> [TASK REQUIREMENTS]
Only the lines starting at the one with "Keep writing the" and ending at the one with "return spots" should be copied, exactly and with both ends kept.

> [ENTRIES SHOWN]
+ + + +

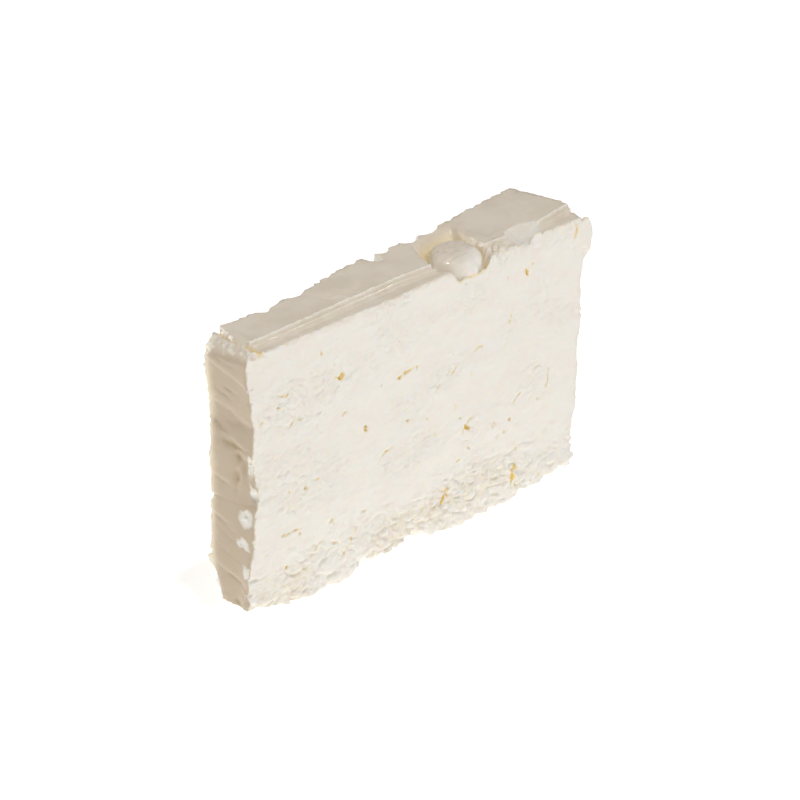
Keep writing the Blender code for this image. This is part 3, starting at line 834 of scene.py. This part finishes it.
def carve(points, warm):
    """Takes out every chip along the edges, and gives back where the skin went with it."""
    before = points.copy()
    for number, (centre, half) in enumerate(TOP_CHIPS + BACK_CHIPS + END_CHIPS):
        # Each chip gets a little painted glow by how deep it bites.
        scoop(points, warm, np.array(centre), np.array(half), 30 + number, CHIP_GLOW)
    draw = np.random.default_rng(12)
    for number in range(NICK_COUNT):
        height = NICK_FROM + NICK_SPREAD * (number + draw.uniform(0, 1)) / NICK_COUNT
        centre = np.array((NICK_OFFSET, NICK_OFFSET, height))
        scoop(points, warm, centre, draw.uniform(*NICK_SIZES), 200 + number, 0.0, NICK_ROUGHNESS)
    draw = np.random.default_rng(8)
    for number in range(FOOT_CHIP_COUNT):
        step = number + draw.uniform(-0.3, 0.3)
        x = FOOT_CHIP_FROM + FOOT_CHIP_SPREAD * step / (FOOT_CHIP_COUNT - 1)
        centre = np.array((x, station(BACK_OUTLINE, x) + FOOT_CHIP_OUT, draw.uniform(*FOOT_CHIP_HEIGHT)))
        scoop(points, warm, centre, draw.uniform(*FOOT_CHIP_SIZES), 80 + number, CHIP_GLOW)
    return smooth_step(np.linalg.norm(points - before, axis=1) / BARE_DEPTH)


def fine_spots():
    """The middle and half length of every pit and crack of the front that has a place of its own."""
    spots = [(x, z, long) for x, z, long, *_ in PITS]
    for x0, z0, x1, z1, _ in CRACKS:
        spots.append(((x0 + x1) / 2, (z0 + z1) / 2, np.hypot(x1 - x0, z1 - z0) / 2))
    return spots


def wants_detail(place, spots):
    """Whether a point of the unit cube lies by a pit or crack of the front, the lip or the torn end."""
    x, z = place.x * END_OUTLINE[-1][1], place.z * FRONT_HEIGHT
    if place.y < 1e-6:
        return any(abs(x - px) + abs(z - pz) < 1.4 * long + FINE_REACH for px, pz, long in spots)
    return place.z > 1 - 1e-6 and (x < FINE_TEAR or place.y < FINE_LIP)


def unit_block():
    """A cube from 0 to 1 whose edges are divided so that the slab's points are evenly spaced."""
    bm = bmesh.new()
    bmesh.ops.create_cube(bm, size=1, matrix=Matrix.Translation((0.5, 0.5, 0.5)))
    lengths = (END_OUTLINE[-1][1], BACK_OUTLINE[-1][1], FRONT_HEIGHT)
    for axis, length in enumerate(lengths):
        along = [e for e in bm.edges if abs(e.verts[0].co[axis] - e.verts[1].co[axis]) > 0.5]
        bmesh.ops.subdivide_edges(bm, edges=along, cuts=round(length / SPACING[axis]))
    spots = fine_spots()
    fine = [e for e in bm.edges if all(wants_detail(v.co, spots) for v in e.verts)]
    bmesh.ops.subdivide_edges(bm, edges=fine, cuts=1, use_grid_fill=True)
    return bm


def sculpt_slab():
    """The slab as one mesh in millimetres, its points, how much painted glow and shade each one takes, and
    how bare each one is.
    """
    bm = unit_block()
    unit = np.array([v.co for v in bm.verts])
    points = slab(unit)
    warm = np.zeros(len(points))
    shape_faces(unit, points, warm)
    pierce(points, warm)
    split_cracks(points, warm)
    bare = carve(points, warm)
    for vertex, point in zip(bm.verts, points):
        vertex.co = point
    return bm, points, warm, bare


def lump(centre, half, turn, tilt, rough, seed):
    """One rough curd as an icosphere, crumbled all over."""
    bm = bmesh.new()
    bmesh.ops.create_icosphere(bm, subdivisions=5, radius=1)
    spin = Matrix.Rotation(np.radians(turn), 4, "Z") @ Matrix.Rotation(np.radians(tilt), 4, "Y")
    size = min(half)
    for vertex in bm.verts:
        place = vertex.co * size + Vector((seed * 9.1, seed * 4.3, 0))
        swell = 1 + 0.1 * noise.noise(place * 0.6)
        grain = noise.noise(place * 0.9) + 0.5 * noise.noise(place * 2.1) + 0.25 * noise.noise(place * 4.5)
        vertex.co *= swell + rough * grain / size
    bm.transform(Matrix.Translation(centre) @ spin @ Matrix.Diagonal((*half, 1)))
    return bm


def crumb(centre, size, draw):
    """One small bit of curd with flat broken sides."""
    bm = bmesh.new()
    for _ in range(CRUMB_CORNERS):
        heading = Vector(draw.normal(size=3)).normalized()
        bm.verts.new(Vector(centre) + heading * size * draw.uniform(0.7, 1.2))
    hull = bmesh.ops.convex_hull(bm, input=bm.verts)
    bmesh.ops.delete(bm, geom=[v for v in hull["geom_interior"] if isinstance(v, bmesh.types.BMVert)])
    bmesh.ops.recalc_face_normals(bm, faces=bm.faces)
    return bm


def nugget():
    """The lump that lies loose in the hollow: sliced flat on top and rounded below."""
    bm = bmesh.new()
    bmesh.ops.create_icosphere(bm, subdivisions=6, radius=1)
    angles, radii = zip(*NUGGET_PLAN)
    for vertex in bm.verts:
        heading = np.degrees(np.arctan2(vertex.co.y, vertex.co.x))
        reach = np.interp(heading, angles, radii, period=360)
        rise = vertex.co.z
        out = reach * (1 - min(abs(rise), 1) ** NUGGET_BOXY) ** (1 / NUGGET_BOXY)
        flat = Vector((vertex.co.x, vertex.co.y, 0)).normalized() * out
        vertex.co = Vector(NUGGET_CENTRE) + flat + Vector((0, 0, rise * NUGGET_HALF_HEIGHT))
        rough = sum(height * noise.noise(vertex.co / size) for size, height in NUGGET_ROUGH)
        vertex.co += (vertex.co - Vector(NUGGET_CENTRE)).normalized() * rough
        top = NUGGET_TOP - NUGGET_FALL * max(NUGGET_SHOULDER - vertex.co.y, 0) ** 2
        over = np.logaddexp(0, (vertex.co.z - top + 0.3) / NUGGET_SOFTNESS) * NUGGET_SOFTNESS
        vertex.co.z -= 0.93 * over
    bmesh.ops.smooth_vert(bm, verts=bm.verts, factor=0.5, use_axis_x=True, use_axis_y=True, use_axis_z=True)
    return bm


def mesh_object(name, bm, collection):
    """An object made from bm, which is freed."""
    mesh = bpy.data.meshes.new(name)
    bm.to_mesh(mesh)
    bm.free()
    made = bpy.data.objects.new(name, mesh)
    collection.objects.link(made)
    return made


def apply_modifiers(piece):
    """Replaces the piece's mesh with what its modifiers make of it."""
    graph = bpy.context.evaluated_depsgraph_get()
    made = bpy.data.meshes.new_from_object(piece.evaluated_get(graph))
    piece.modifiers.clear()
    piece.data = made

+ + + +

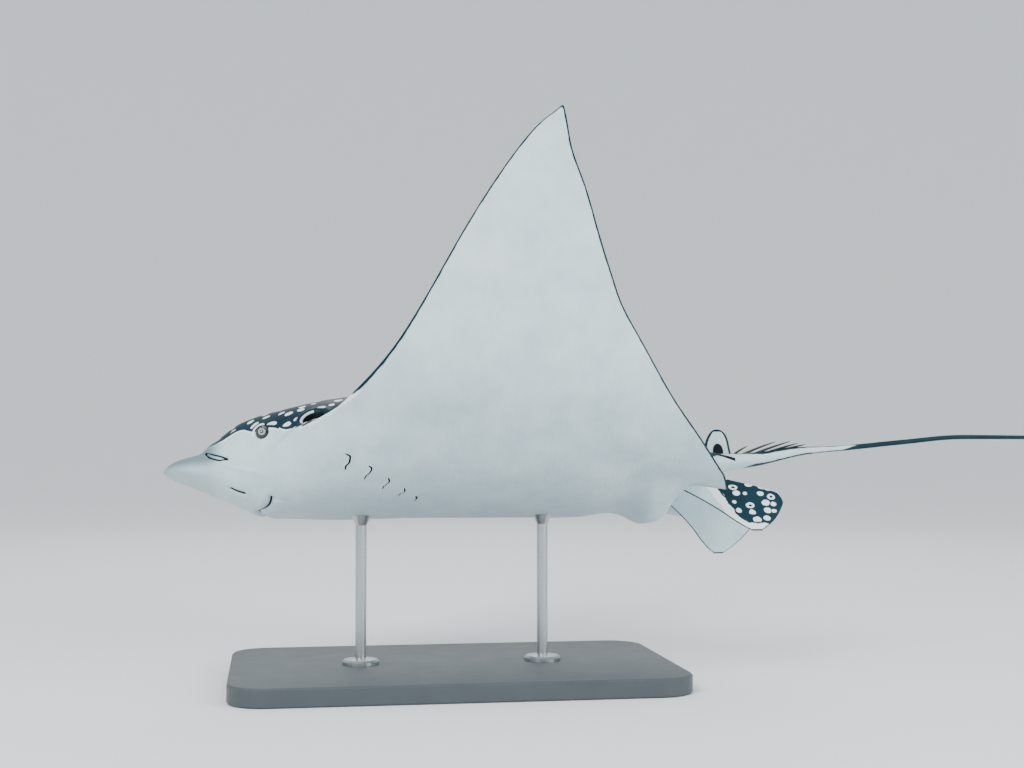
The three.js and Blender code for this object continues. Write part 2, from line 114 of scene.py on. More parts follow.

+ + + +

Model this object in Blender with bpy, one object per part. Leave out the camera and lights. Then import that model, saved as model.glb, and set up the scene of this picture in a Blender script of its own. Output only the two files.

+ + + +

> [IN RESPONSE]
Keep writing the Blender code for this image. This is part 3, starting at line 834 of scene.py. This part finishes it.
def carve(points, warm):
    """Takes out every chip along the edges, and gives back where the skin went with it."""
    before = points.copy()
    for number, (centre, half) in enumerate(TOP_CHIPS + BACK_CHIPS + END_CHIPS):
        # Each chip gets a little painted glow by how deep it bites.
        scoop(points, warm, np.array(centre), np.array(half), 30 + number, CHIP_GLOW)
    draw = np.random.default_rng(12)
    for number in range(NICK_COUNT):
        height = NICK_FROM + NICK_SPREAD * (number + draw.uniform(0, 1)) / NICK_COUNT
        centre = np.array((NICK_OFFSET, NICK_OFFSET, height))
        scoop(points, warm, centre, draw.uniform(*NICK_SIZES), 200 + number, 0.0, NICK_ROUGHNESS)
    draw = np.random.default_rng(8)
    for number in range(FOOT_CHIP_COUNT):
        step = number + draw.uniform(-0.3, 0.3)
        x = FOOT_CHIP_FROM + FOOT_CHIP_SPREAD * step / (FOOT_CHIP_COUNT - 1)
        centre = np.array((x, station(BACK_OUTLINE, x) + FOOT_CHIP_OUT, draw.uniform(*FOOT_CHIP_HEIGHT)))
        scoop(points, warm, centre, draw.uniform(*FOOT_CHIP_SIZES), 80 + number, CHIP_GLOW)
    return smooth_step(np.linalg.norm(points - before, axis=1) / BARE_DEPTH)


def fine_spots():
    """The middle and half length of every pit and crack of the front that has a place of its own."""
    spots = [(x, z, long) for x, z, long, *_ in PITS]
    for x0, z0, x1, z1, _ in CRACKS:
        spots.append(((x0 + x1) / 2, (z0 + z1) / 2, np.hypot(x1 - x0, z1 - z0) / 2))
    return spots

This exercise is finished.